"Tell us a ghost story!"
Sunset -- and a double reflection in the glowing windows.
If I had painted this, people would say it was too overdone.
And these are why a phone with a camera in it is a brilliant idea!
Update
4 days ago
5 comments:
I am a fan of a digital camera on a phone for many reasons.
I use them professionally, a lot.
I use them for art, a bit.
I use them to remember things, important and not, all the time.
I use them to convey meaning to distant persons, a bit.
Sometimes, I use them for whimsy.
When phones started getting cameras we thought they were a pointless gimmick, until the news story hit about the kid that got a photo of the guy that tried to lure him into his car for a "ride". And the license plate.

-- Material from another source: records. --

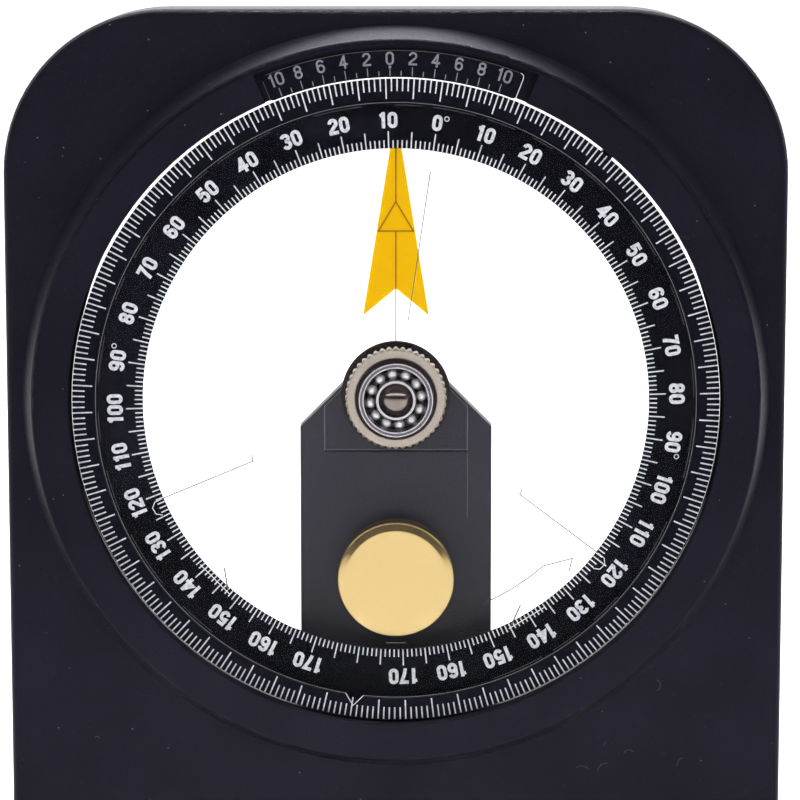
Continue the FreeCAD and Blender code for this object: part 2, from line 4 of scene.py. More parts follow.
import bmesh
import bpy
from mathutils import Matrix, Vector

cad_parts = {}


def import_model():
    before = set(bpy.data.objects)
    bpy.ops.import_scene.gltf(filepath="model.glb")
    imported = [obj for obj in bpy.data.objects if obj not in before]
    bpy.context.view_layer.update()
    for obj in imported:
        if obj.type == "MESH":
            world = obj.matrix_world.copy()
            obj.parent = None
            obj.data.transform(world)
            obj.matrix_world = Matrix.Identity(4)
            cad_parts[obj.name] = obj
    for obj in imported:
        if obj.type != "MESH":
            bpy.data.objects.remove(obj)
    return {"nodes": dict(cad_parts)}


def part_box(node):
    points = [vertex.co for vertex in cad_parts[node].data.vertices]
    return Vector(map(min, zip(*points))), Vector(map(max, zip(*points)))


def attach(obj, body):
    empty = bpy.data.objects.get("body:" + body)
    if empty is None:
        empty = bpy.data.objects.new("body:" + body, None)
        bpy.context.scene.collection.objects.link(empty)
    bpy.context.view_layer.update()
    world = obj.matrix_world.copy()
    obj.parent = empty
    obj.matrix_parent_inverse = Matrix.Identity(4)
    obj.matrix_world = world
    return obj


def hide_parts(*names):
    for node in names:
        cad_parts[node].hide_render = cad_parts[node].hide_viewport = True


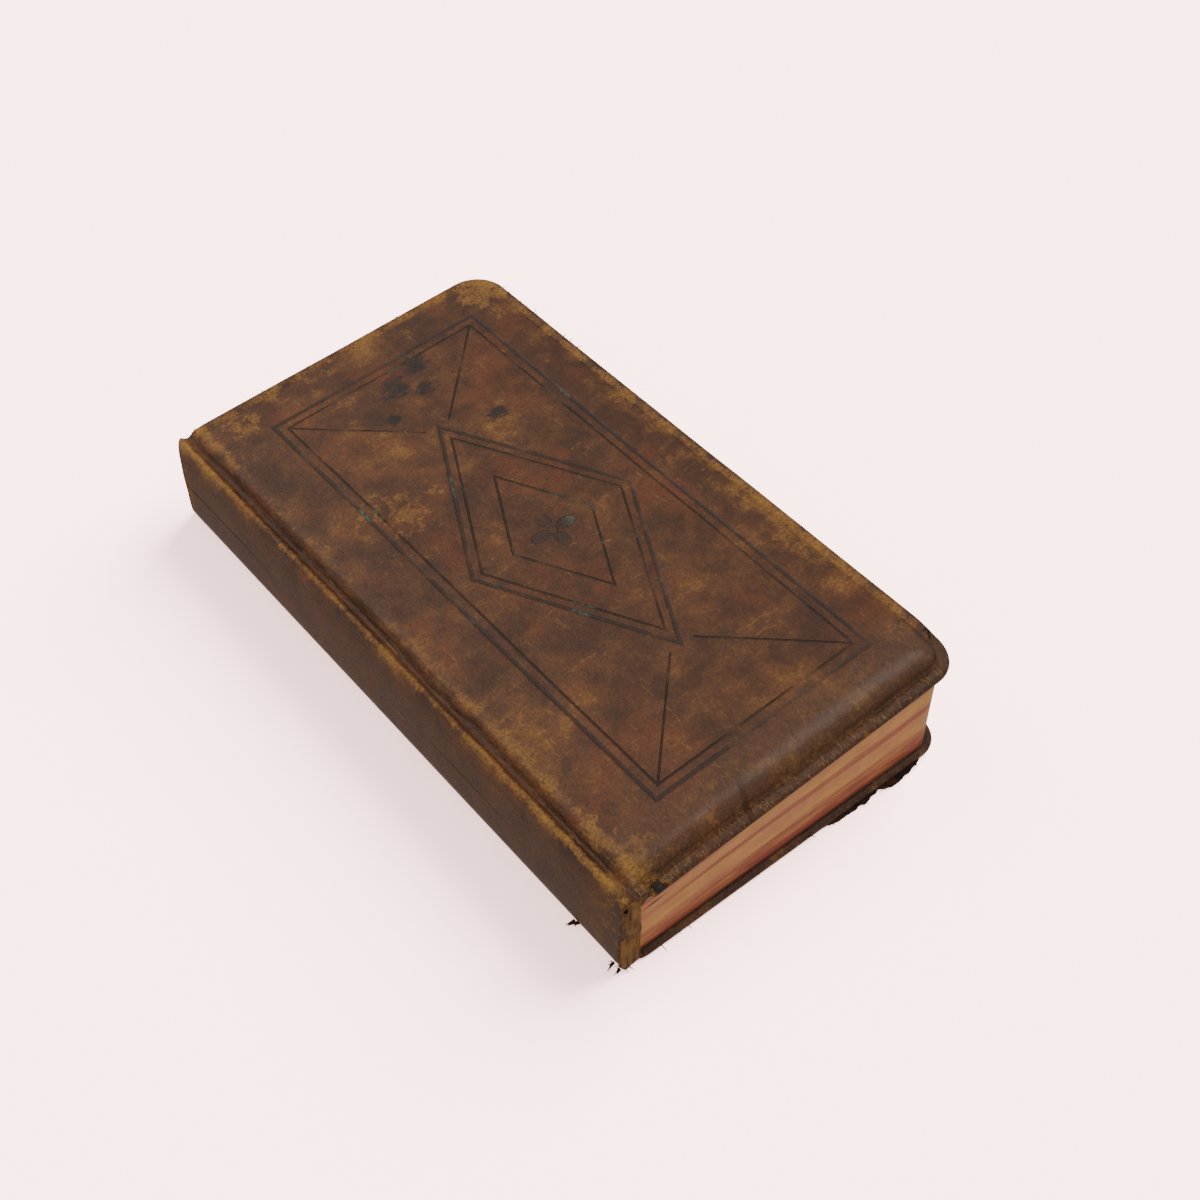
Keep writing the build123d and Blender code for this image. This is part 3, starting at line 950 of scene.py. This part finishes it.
class BOOK_OT_frays(bpy.types.Operator):
    """Makes the frayed tufts and torn scraps along the worn edges"""

    bl_idname = "book.frays"
    bl_label = "Frays"

    def execute(self, context):
        longest = context.scene.book_sizes.fray / MM
        chance = np.random.default_rng(7)
        for name, body, height, edges in FRAYED_EDGES:
            points, faces = [], []
            for start, end, count in edges:
                for share in np.sort(chance.random(count)):
                    x, y = np.array(start) + (np.array(end) - start) * share
                    first = len(points)
                    points += tuft(chance, x, y, height, longest)
                    last = len(points) - 2
                    faces += [[k, k + 1, k + 3, k + 2] for k in range(first, last, 2)]
            piece = fray_piece(name, points, faces, 0.12)
            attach(piece, body)
        piece = fray_piece("torn_scrap", *torn_strip(), 0.5)
        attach(piece, "back_cover")
        return {"FINISHED"}


class BOOK_OT_leaves(bpy.types.Operator):
    """Finishes the leaves, endpapers, boards and cloth of the frame"""

    bl_idname = "book.leaves"
    bl_label = "Leaves and linings"

    def execute(self, context):
        made = finishes()
        dressed = {
            "page_edges": ("text_block",),
            "endpaper_paper": ("front_flyleaf", "back_flyleaf", "front_pastedown", "back_pastedown"),
            "pressed_board": ("front_board", "back_board", "spine_inlay", "spine_hollow"),
            "mull_cloth": ("spine_mull", "sewing_tapes", "front_mull_flange", "back_mull_flange"),
        }
        for finish, nodes in dressed.items():
            for node in nodes:
                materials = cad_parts[node].data.materials
                materials.clear()
                materials.append(made[finish])
        return {"FINISHED"}


class BOOK_OT_hinges(bpy.types.Operator):
    """Makes the folds of the endpapers, from each flyleaf round to its pastedown"""

    bl_idname = "book.hinges"
    bl_label = "Endpaper folds"

    def execute(self, context):
        fold = PAGES_LOW.x + 2.3
        reach = PASTE_LOW.x + 1.4
        tilt = Vector((-SLOPE, 0, 1)).normalized()
        folds = (
            ("front_endpaper_fold", "front_cover", lambda x: inner_plane(x) - PAPER_LIFT, 1, tilt),
            ("back_endpaper_fold", "back_cover", lambda x: BACK_TOP + PAPER_LIFT, -1, Vector((0, 0, 1))),
        )
        ys = np.linspace(PASTE_LOW.y, PASTE_HIGH.y, 60)
        for name, body, leaf, side, up in folds:
            leaves = (reach, fold + 1.5, fold)
            runs = [(x, 0.0) for x in leaves] + [(x, PAPER_GAP) for x in leaves[::-1]]
            points = [(x, y, leaf(x) + side * step) for y in ys for x, step in runs]
            faces = grid_faces(len(ys), len(runs), side < 0)
            piece = make_mesh(name, points, faces, finishes()["endpaper_paper"], smooth=False)
            at = Vector((fold, 0, leaf(fold)))
            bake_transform(piece)
        return {"FINISHED"}


class BOOK_OT_wadding(bpy.types.Operator):
    """Makes the wadding under the front cover's leather"""

    bl_idname = "book.wadding"
    bl_label = "Wadding"

    def execute(self, context):
        low, high = (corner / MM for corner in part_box("front_padding"))
        corner_x, corner_y = high.x - WADDING_CORNER, high.y - WADDING_CORNER
        xs = spaced([(low.x, low.x + 6, 1.0), (low.x + 6, corner_x, 4.0), (corner_x, high.x, 1.0)])
        ys = spaced([(low.y, low.y + 10, 1.0), (low.y + 10, corner_y, 5.0), (corner_y, high.y, 1.0)])
        x, y = (g.ravel() for g in np.meshgrid(xs, ys))
        inset = np.minimum.reduce([(x - low.x) * 2.2, high.x - x, y - low.y, high.y - y])
        middle = (low.y + high.y) / 2
        round_x = np.maximum(x - corner_x, 0)
        round_y = np.maximum(np.abs(y - middle) - (high.y - middle - WADDING_CORNER), 0)
        squeeze = np.maximum(round_x, round_y) / np.maximum(np.hypot(round_x, round_y), 1e-9)
        in_corner = round_x * round_y > 0
        x = np.where(in_corner, x + round_x * (squeeze - 1), x)
        y = np.where(in_corner, y + np.sign(y - middle) * round_y * (squeeze - 1), y)
        pad = np.sqrt(np.maximum(1 - (1 - np.clip(inset / 9.4, 0, 1)) ** 2, 0))
        floor = inner_plane(x) + WADDING_BASE
        top = floor + WADDING_LOFT * pad + 0.12 * wander(along(x, y), 6, 21) * pad
        n = len(x)
        upper = grid_faces(len(ys), len(xs), False)
        lower = grid_faces(len(ys), len(xs), True)
        points = np.vstack([np.column_stack([x, y, top + 0.02]), np.column_stack([x, y, floor])])
        width = len(xs)
        rim = np.concatenate([
            np.arange(width), np.arange(1, len(ys)) * width + width - 1,
            n - 2 - np.arange(width - 1), np.arange(len(ys) - 2, 0, -1) * width,
        ])
        walls = [[a, a + n, b + n, b] for a, b in zip(rim, np.roll(rim, -1))]
        faces = [*upper.tolist(), *(lower + n).tolist(), *walls]
        piece = make_mesh("front_wadding", points, faces, finishes()["cotton_wadding"])
        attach(piece, "front_cover")
        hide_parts("front_padding")
        return {"FINISHED"}


class BOOK_OT_stage(bpy.types.Operator):
    """Makes the floor, the lights and the camera"""

    bl_idname = "book.stage"
    bl_label = "Stage"

    def execute(self, context):
        stage = context.scene.book_stage
        f = Finish("floor", Roughness=0.9, Specular_IOR_Level=0.1)
        f.set(Base_Color=stage.floor, Emission_Color=stage.glow, Emission_Strength=stage.glow_power)
        size = 2500.0
        points = [(-size, -size, 0), (size, -size, 0), (size, size, 0), (-size, size, 0)]
        floor = make_mesh("floor", np.array(points) - (0, 0, 0.05), [(0, 1, 2, 3)], f.material)
        floor.visible_diffuse = False
        floor.visible_glossy = False
        world = bpy.data.worlds.new("room")
        world.use_nodes = True
        sky = world.node_tree.nodes["Background"]
        sky.inputs["Color"].default_value = (1.0, 0.985, 0.98, 1.0)
        sky.inputs["Strength"].default_value = stage.fill
        context.scene.world = world
        lights = (
            ("key", (-0.25, 0.55, 0.95), 0.8, stage.key),
            ("side", (-0.9, -0.35, 0.6), 0.7, stage.key * 0.20),
            ("roll", (0.46, -0.24, 0.90), 0.42, stage.key * 0.42),
        )
        for name, place, width, power in lights:
            data = bpy.data.lights.new(name, "AREA")
            data.size, data.energy = width, power
            placed(name, data, place, -Vector(place))
        data = bpy.data.lights.new("floor_wash", "SUN")
        data.energy, data.angle = stage.wash, math.radians(48)
        data.color = (1.0, 0.72, 0.70)
        wash = placed("floor_wash", data, aim=Vector((-1.10, -0.10, -1.0)))
        lit = bpy.data.collections.new("floor_only")
        lit.objects.link(floor)
        wash.light_linking.receiver_collection = lit
        data = bpy.data.cameras.new("camera")
        data.sensor_width, data.lens = 36.0, stage.lens
        down, turn = math.radians(47.859), math.radians(50.742)
        level = math.cos(down)
        look = Vector((level * math.cos(turn), level * math.sin(turn), -math.sin(down)))
        context.scene.camera = placed("camera", data, (-0.17304, -0.23371, 0.32872), look)
        return {"FINISHED"}


# ---- add-on ----

PIECES = (
    BOOK_OT_stage, BOOK_OT_leaves, BOOK_OT_hinges, BOOK_OT_wadding, BOOK_OT_covering,
    BOOK_OT_spine_ends, BOOK_OT_frays,
)
GROUPS = {"book_sizes": BookSizes, "book_colours": BookColours, "book_stage": StageSettings}


class BOOK_PT_panel(bpy.types.Panel):
    """Buttons for each part of the book"""

    bl_label = "Leather Book"
    bl_idname = "BOOK_PT_panel"
    bl_space_type = "VIEW_3D"
    bl_region_type = "UI"
    bl_category = "Leather Book"

    def draw(self, context):
        for piece in PIECES:
            self.layout.operator(piece.bl_idname)
        for group, kind in GROUPS.items():
            box = self.layout.box()
            for name in kind.__annotations__:
                box.prop(getattr(context.scene, group), name)


def register():
    for kind in (*GROUPS.values(), *PIECES, BOOK_PT_panel):
        bpy.utils.register_class(kind)
    for name, kind in GROUPS.items():
        setattr(bpy.types.Scene, name, bpy.props.PointerProperty(type=kind))


def unregister():
    for name in GROUPS:
        delattr(bpy.types.Scene, name)
    for kind in reversed((*GROUPS.values(), *PIECES, BOOK_PT_panel)):
        bpy.utils.unregister_class(kind)


def main():
    register()
    bpy.ops.book.stage()
    bpy.ops.book.leaves()
    bpy.ops.book.hinges()
    bpy.ops.book.wadding()
    bpy.ops.book.covering()
    bpy.ops.book.spine_ends()
    bpy.ops.book.frays()


if __name__ == "__main__":
    main()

We had to post a reminder in the Salt Mines that there are some job-related things that should not be photographed with a cell phone, for security reasons, but, yeah, they're pretty handy.
Usually the pics are of much more prosaic things than that, like cats or sunsets the shots at the range last weekend. (Eventually to be a blog post!)
I like Mostly Cajun's observation that it's interesting how UFO sightings seem to have gone down considerably since camera phones/digital cameras have become ubiquitous.
You caught that double reflection in the windows just right. Almost looks like that wing of the building is on fire. Nice dish farm there too.
I love the camera phones. I also love digital cameras. But it makes me sad. I am from the old school, and when I bought my first house at age 19, the first thing I did, was set up a darkroom in my Michigan cellar. I only developed black and white 35 mm pics. Contact printing to start out. God how I loved that stuff. I still have some of the pictures of my infant daughter somewhere that I shot and printed myself. What proud parents we were.
I had an Olympus OM-1, with just a skylight filter to start. Then added lenses as I could afford to. First a teleconverter. I can't remember the rest of what I added, but I spent a pretty good bit of money for a working stiff as I loved what I could do with that camera.
Flash forward 30 some years, and I found myself giving all of my Olympus stuff to my now married daughter as a keepsake. Not as something she would ever use, but just for the memories.
I saw a Canon Eos Rebel with a complete set of lenses, I mean, 6 or 7 different focal lengths, in a second hand store, for if I remember correctly, 25 dollars. When it came out, it was the next best thing since sliced bread.
Now, with digital cameras, you can't even give 35 mm cameras away. I hardly even gave the Canon Eos a second look. I would have bought it, and used it once, and have put it in the closet next to my other film cameras. I still have 2 or 3 decent ones, that I look at once in awhile, then just shake my head sadly, and grab my digital Canon and go on my merry way.
We all know digitals are much better. Just like we know that the new cars are better. They perform better, they last longer, they cost less to run, etc.
They still leave a small hole in my heart. Sometimes I wonder if progress is really a good thing.